Chris Pratt does what Chris Pratt does best: charismatic, likeable, occasionally funny… maybe too funny. His humour lands, but this is one of those films where a fully serious tone would’ve hit harder. The theme is heavy, the stakes are high, and sometimes the quips slightly undercut the tension.

Rebecca Ferguson voices the AI presence, and while she’s perfectly serviceable, there’s nothing here that screams “career highlight.” Also why does the AI smile so much? I don’t trust anything digital that smiles without lips. That said, the back-and-forth between her and Pratt does keep the tension humming nicely.

No bad performances. Just no standout ones either.

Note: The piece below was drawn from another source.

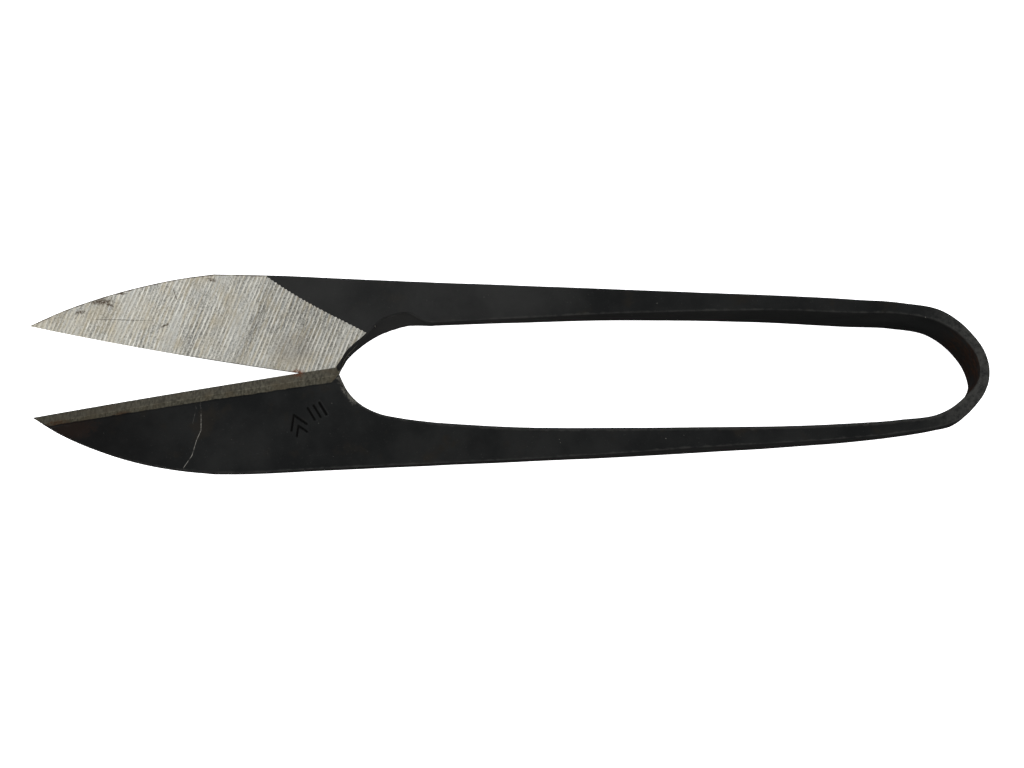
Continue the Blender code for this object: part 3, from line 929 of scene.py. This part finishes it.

It’s filmed for IMAX and 3D and honestly? It didn’t need to be. Visually, there’s nothing happening that benefits from the extra scale. No jaw dropping set pieces, no visual spectacle begging for the biggest screen possible.

Now, audio wise, IMAX does its thing. The sound design is crisp, immersive, and tense when it needs to be. But visually? This could’ve been watched at home, in pyjamas, with snacks and lost nothing.

The surveillance framing, wide scopes, and constant “you’re being watched” aesthetic does work well though. It smartly reinforces the theme and helps sell how the mystery slowly unravels.

Here’s the thing: I didn’t hate it. Not even close.

Mercy has a concept I genuinely liked. The idea of justice filtered through total surveillance is compelling, and the film does a solid job showing how information is pieced together, manipulated, and weaponised. The reveals are decent, slightly predictable, sure but still satisfying.

The tension stays high thanks to the psychological chess match between Pratt and Ferguson’s AI. Their verbal sparring keeps things engaging, even when the story beats feel familiar.

That said, this is very much a streaming recommendation. You don’t need the cinema. You don’t need IMAX. You just need a quiet evening and mild curiosity.

Short, clean, mildly thought-provoking, and perfectly fine. Mercy is a film that works… it just never truly wows.

A solid concept, decent tension, and a runtime that respects your time. Mercy is good, not great. Stream it, don’t rush it, and definitely don’t expect visual fireworks.